The workout means the Rio’s engine needs to quench its thirst. As we found, its official combined-cycle fuel consumption of 6.1 l/100 kilometres can blow-out by as much as 50 percent in mixed driving conditions (we averaged a high-ish 9.3 l/100km).
For a little less money, the small turbocharged engines in the Renault Clio Expression and Volkswagen Polo 81TSI are more refined and efficient, as is the slightly dearer but very feisty Ford Fiesta Sport.
The Rio paved the way for Kia in terms of steering and suspension tune back in 2012, however, as with the infotainment system, it now falls below the class average.
Steering that is light and direct at speed turns heavy when trying to park quickly – the electric motor is a tad slow feeding in power assistance.
Through smooth corners the Rio SLi relies on the grip of its excellent Continental tyres, however add bumps and broken tarmac to the mix and the suspension struggles to keep its body in check, becoming both ‘crashy’ and floaty.
Likewise, around town this Kia skims over small imperfections in the road, but lollops over speed-humps and thumps through large potholes.
ANCAP rating: 5-Stars - The Kia Rio scored 34.99 out of 37 possible points.
Safety features: Six airbags including dual-front, front-side and full-length curtain, ABS and ESC, reversing sensors.
RIVALS TO CONSIDER
The Fiesta Sport is the most fun to drive in the class.
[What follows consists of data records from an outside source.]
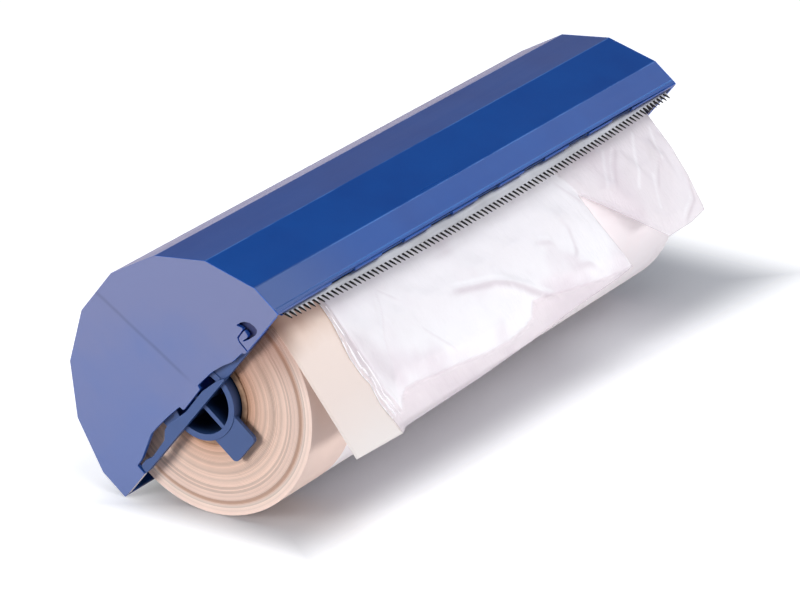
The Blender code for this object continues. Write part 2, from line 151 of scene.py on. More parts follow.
# %% Solids from outlines
def drawn_out(shape, faces, way):
    """Draw flat faces out into solids."""
    drawn = bmesh.ops.extrude_face_region(shape, geom=faces)
    moved = [item for item in drawn["geom"] if isinstance(item, bmesh.types.BMVert)]
    bmesh.ops.translate(shape, verts=moved, vec=way)
    return shape


def prism(outline, x_from, x_to, shape=None):
    """Draw a section outline out along the roll."""
    shape = shape or bmesh.new()
    face = shape.faces.new([shape.verts.new((x_from, y, z)) for y, z in outline])
    return drawn_out(shape, [face], (x_to - x_from, 0, 0))


def skin(rings, shape=None, closed=False):
    """Skin over a row of rings of points. It ends in two flat faces, or runs back to its first ring."""
    shape = shape or bmesh.new()
    rows = [[shape.verts.new(point) for point in ring] for ring in rings]
    pairs = list(zip(rows, rows[1:]))
    if closed:
        pairs.append((rows[-1], rows[0]))
    else:
        shape.faces.new(rows[0])
        shape.faces.new(rows[-1][::-1])
    for one, two in pairs:
        for j in range(len(one)):
            shape.faces.new((one[j - 1], one[j], two[j], two[j - 1]))
    return shape


def tube(outer, inner, x_from, x_to, sides, shape=None):
    """A ring with square ends about the roll axis."""
    profile = [(x_from, inner), (x_to, inner), (x_to, outer), (x_from, outer)]
    angles = [2 * math.pi * k / sides for k in range(sides)]
    rings = [[(x, r * math.cos(t), r * math.sin(t)) for x, r in profile] for t in angles]
    return skin(rings, shape, closed=True)


trial = tube(core_bore + core_wall, core_bore, 0, tape_width, 12)
print("a tube with 12 sides has", len(trial.faces), "faces")
trial.free()


# %% Objects, and the modifiers that finish them
def linked(name, data):
    """New object in the scene for a mesh, a lamp or a camera."""
    made = bpy.data.objects.new(name, data)
    bpy.context.scene.collection.objects.link(made)
    return made


def new_object(name, shape, look=None):
    """Object from a bmesh drawn in the section frame. Its vertices end up in the shared frame."""
    bmesh.ops.recalc_face_normals(shape, faces=shape.faces)
    mesh = bpy.data.meshes.new(name)
    shape.to_mesh(mesh)
    shape.free()
    mesh.transform(section)
    mesh.shade_smooth()
    if look:
        mesh.materials.append(look)
    return linked(name, mesh)


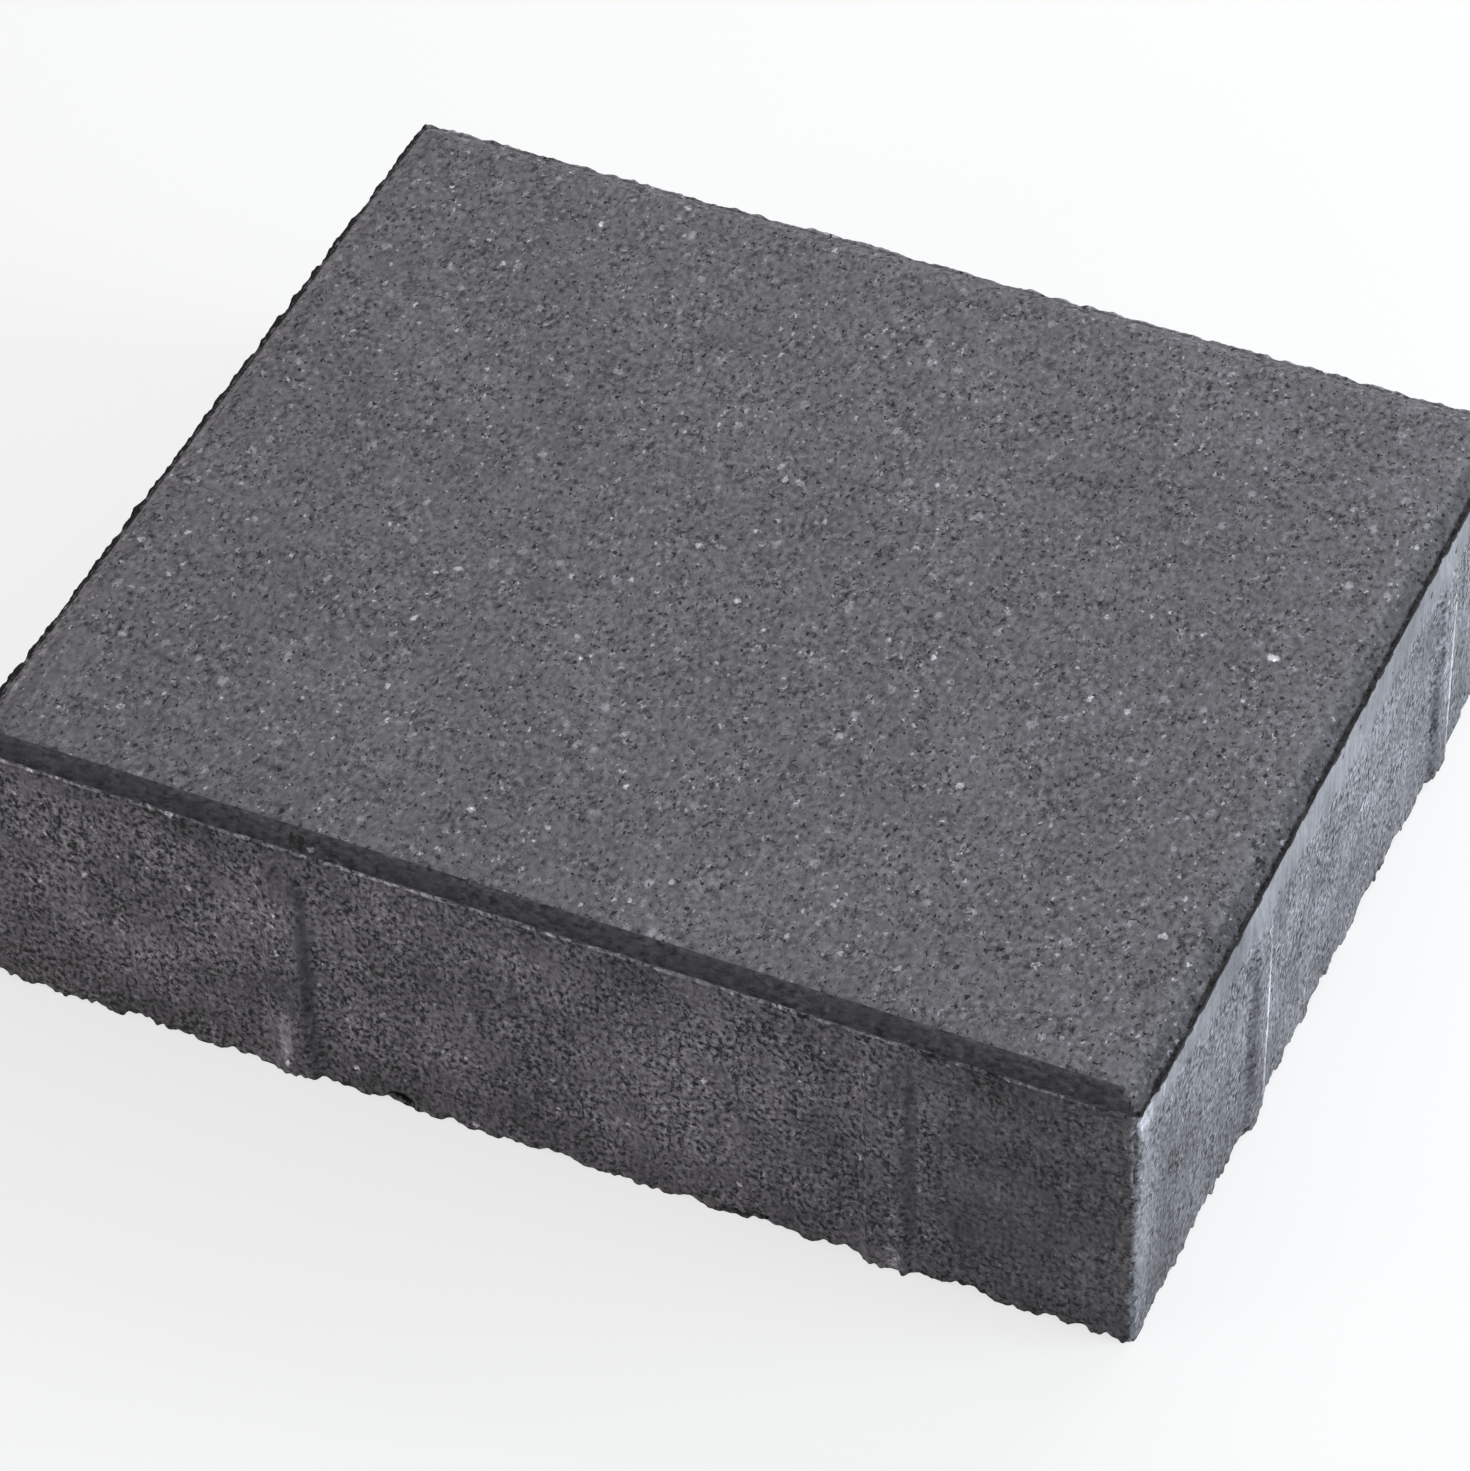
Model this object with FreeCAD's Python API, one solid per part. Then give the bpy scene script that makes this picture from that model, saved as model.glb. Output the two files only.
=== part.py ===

The Accent SR is the value pick, while the Mazda2 Genki offers the most funk and the Polo 81TSI the most class and refinement.
TMR VERDICT | OVERALL
Even in its twilight years the Kia Rio remains a likeable proposition – handsome, roomy, reliable and with an outstanding warranty.
It is, however, now showing its age in key areas – namely infotainment and suspension refinement – and yet Kia has neither cut prices nor added equipment (as most car manufacturers do with older products; Hyundai with the Accent, for example).
But if you’re buying, that can work in your favour.
Clearly Kia dealers are taking to Rio pricing with ‘a red pen’, because it currently sits as the fifth most popular model in this sticker-sensitive segment.
If your heart is set on a Rio SLi five-door automatic, we’d point to the competition then seek a keen deal.